This section's goal is to have the attendees bootstrap another node, this time a web server, and add it to the proxy members.
This guide will walk through using the existing webserver cookbook on a standard instance.
This is a great way to reinforce again the bootstrapping and configuring a node. Though remedial there is a new complexity that has been introduced by adding a third node to the exercises.
There are other ways that this section could be taught:
- Select another platform and update the existing web server cookbook to work on both platforms.
Here we are showing that cookbooks can be written for multiple platforms and/or platform-versions.

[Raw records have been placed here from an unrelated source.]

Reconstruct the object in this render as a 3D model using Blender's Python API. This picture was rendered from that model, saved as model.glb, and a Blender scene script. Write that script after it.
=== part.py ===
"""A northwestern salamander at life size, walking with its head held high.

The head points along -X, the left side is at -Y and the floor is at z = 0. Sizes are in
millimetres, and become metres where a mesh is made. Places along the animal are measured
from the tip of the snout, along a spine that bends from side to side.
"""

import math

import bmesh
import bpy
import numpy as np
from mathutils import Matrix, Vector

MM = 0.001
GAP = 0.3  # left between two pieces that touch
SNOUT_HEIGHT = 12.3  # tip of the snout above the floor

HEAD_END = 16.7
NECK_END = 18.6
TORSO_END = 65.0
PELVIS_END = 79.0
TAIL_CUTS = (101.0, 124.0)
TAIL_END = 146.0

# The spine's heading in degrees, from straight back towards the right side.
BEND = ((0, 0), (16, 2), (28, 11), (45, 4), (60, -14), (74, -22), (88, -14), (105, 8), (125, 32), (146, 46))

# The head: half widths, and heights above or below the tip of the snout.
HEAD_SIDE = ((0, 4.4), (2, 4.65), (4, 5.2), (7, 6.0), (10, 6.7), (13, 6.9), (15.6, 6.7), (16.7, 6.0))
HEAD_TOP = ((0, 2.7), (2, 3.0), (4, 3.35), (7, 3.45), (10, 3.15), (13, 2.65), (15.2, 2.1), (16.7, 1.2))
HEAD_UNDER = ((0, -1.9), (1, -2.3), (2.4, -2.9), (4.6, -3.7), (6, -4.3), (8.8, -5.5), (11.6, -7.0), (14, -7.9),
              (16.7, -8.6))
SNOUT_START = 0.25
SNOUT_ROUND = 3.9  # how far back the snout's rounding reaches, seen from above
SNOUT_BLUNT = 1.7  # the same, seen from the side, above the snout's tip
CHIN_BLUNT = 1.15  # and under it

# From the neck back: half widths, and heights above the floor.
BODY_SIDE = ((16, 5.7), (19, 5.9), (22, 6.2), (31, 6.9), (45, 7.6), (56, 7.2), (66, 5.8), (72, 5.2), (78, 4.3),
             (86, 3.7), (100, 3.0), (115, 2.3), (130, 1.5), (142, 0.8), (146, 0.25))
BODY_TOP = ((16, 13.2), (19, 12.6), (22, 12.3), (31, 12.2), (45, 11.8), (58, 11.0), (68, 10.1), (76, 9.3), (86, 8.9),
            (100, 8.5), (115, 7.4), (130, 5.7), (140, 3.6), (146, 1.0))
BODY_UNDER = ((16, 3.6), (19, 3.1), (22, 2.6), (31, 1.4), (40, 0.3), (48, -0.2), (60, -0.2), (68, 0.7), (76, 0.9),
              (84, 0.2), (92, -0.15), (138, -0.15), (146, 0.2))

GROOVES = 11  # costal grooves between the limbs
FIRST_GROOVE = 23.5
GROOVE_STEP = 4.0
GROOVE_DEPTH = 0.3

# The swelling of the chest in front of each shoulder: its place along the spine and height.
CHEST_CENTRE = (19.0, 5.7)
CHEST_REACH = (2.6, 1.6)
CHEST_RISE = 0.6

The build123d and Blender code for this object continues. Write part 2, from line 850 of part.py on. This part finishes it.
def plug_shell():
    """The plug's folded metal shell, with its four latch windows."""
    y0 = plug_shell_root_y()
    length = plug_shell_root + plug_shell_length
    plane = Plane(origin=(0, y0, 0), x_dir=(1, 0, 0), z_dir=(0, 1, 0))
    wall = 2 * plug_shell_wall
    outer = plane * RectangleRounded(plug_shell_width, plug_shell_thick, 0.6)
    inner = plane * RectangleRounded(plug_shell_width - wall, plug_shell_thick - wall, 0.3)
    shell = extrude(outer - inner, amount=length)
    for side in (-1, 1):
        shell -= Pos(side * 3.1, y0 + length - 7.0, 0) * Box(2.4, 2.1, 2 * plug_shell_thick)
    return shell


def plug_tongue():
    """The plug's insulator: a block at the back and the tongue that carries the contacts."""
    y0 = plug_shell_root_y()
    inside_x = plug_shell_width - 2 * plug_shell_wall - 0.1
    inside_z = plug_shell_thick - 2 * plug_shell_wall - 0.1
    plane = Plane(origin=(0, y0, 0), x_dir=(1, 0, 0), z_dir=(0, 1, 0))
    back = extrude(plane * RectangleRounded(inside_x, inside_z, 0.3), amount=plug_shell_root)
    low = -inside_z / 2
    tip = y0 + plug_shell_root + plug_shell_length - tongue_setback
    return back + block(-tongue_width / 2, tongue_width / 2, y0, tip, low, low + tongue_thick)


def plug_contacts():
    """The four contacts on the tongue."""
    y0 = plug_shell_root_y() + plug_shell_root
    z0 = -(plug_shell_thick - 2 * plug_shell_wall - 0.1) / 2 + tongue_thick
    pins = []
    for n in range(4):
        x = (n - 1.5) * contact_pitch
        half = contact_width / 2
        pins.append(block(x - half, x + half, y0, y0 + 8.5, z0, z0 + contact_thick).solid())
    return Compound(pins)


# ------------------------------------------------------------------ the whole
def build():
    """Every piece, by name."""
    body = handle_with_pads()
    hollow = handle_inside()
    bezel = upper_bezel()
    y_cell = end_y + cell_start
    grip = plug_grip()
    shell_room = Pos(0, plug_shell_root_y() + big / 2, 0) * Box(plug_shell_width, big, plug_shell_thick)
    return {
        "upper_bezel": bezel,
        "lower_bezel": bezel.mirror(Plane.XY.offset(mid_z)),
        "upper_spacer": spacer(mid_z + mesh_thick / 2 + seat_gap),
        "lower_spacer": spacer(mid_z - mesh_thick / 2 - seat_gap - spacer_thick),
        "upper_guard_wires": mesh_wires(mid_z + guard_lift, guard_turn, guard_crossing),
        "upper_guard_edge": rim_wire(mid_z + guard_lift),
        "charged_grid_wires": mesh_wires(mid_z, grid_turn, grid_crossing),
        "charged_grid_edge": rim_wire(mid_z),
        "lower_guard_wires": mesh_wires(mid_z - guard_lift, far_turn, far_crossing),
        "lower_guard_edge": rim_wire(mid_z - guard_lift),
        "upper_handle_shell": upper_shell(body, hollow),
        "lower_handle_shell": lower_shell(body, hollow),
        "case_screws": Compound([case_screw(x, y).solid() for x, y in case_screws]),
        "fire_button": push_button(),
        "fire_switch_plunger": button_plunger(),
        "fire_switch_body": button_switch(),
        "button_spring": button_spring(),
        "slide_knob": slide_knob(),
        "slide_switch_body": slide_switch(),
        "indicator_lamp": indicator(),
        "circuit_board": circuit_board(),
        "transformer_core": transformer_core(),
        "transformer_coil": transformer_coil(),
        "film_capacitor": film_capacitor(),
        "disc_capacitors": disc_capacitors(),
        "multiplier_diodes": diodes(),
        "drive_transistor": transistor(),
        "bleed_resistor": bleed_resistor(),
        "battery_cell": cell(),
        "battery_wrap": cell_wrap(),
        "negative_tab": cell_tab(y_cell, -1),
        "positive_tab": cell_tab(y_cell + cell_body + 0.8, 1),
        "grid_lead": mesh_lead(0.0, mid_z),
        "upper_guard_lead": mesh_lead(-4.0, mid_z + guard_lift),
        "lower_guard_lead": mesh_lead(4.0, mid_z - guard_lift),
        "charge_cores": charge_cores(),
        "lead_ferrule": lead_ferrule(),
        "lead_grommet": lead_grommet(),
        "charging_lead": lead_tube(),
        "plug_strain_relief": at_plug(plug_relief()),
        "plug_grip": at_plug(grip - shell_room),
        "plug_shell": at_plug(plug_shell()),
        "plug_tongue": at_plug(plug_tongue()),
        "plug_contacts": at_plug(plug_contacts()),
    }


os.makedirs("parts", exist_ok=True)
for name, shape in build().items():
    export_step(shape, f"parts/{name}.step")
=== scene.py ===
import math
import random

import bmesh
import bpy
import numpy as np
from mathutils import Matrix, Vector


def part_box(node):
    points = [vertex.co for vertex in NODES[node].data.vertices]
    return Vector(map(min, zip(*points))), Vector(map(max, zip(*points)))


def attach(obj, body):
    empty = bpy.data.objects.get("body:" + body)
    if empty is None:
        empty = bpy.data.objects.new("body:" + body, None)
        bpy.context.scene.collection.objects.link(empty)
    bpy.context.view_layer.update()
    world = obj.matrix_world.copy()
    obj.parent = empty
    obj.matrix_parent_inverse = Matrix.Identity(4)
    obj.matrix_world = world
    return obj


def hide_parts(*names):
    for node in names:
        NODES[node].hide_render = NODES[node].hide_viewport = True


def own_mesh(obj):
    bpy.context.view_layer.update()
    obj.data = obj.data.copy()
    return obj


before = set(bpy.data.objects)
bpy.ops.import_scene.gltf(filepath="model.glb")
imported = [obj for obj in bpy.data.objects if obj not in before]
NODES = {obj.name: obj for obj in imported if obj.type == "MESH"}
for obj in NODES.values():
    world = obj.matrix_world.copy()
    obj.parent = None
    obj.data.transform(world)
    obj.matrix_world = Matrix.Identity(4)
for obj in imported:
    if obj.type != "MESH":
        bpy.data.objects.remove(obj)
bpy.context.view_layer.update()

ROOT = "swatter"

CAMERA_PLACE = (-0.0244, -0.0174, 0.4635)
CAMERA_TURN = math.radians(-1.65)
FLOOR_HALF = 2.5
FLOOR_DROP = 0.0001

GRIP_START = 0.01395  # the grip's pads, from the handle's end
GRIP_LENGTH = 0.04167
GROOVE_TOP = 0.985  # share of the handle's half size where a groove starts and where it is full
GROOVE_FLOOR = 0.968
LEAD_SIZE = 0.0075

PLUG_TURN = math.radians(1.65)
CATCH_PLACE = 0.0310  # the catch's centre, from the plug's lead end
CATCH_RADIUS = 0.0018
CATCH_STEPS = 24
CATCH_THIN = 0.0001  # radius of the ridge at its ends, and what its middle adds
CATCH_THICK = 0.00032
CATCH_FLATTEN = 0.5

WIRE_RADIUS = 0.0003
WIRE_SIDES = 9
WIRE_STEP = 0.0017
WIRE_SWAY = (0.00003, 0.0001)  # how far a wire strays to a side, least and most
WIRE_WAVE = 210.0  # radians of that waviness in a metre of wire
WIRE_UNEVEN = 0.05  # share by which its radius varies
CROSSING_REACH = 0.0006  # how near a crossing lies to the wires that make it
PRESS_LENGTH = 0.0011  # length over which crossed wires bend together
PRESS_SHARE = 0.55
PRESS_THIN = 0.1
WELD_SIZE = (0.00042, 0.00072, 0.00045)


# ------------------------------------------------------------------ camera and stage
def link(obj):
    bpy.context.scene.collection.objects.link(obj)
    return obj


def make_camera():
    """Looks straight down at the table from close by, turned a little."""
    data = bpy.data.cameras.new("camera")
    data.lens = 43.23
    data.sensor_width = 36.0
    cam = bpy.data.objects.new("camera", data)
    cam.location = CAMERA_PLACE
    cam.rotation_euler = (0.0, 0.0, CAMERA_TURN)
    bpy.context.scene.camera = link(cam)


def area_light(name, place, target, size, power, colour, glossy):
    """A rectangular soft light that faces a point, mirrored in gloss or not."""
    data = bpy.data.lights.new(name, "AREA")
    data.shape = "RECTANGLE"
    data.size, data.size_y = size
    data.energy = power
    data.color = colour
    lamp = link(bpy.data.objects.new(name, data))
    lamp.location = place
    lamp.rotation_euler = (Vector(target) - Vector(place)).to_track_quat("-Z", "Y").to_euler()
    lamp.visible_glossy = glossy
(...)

This is great way to demonstrate the skills required to build a singular cookbook that can be deployed on different platforms. This is also a decent enough opening to introduce ChefSpec. As this will highlight its strength in its speed to ensure that you added the correct resource to the resource collection for the specific platform.
- Select another platform and create a NEW web server cookbook that will work on the new platform.
This would be done if you were going to use a different web server. So if you started with Apache, you may choose IIS or Nginx here. Any solution as long as it is different that original cookbook created.
The bonus of doing it this way is that the attendees get to see that Chef is rather platform/application agnostic.
Distribute a the connection information for another instance to each of the attendees.
As an exercise have the attendees bootstrap the node, update its run list, and then login to that system to run chef-client
.
As an exercise have the attendees edit the wrapped proxy server cookbook, upload it, and then apply it to the proxy server node.